* [What needs to be done] How many of the lines below include "this"? Give the number and no other words.

* [Dataset records]
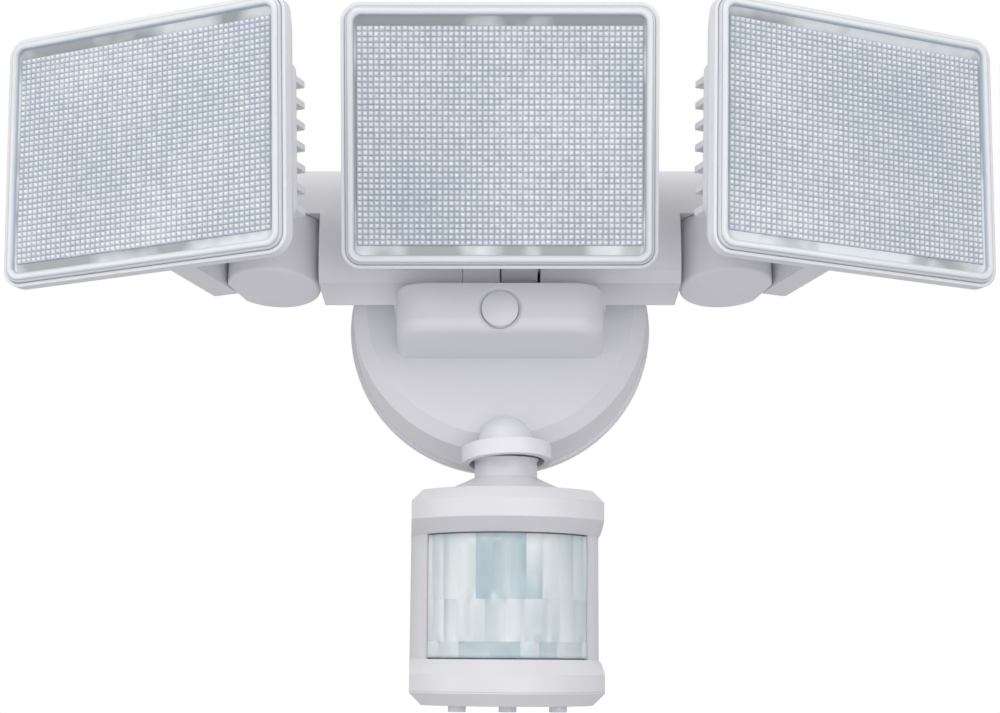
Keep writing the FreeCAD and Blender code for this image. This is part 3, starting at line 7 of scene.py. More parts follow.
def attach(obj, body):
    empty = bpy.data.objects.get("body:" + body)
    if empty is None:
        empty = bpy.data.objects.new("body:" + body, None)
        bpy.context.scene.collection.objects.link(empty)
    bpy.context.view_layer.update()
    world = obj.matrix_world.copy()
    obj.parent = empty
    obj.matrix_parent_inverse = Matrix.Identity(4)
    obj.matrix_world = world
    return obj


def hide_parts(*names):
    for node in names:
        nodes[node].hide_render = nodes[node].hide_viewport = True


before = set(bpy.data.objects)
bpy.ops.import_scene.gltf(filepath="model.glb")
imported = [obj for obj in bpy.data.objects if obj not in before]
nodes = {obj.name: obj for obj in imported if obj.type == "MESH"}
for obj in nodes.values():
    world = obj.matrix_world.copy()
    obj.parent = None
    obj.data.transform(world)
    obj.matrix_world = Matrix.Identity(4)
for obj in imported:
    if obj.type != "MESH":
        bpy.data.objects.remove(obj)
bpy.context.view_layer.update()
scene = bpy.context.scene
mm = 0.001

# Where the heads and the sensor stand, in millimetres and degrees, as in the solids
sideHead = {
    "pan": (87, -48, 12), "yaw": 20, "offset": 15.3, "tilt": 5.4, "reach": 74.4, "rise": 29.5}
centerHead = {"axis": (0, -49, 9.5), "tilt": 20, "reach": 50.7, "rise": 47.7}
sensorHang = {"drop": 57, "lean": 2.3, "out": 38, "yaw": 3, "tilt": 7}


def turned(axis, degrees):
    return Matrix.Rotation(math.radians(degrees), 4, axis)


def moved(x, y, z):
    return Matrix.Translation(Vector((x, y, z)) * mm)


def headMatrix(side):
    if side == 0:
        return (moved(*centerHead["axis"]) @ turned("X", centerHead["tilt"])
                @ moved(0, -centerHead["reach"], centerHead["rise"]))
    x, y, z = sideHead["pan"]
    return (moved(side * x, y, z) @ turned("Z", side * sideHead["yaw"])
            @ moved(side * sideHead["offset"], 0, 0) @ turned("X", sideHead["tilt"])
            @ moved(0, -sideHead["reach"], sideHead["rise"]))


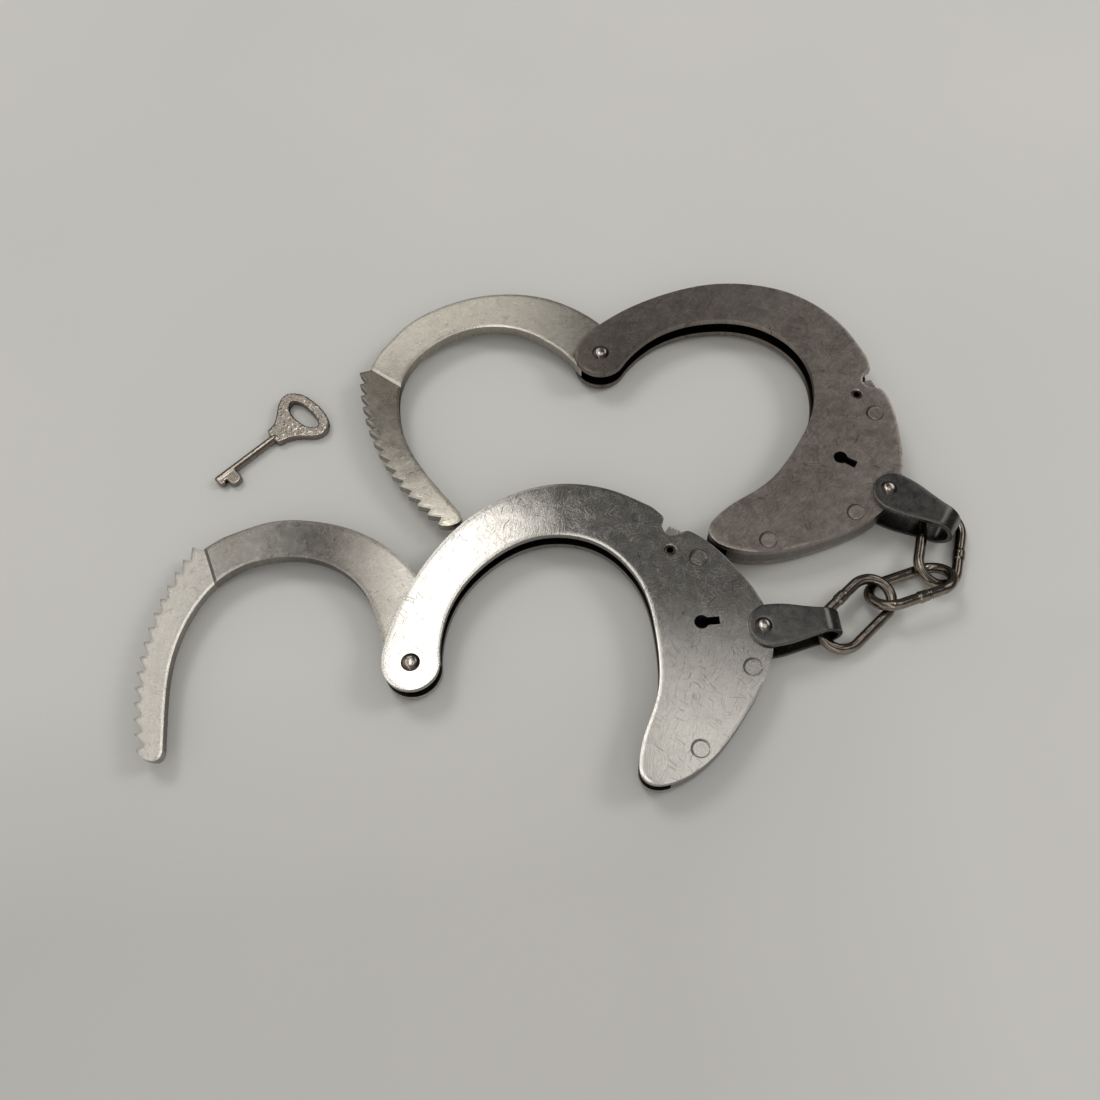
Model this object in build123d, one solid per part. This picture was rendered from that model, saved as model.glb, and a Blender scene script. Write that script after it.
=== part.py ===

* [Problem solution] 2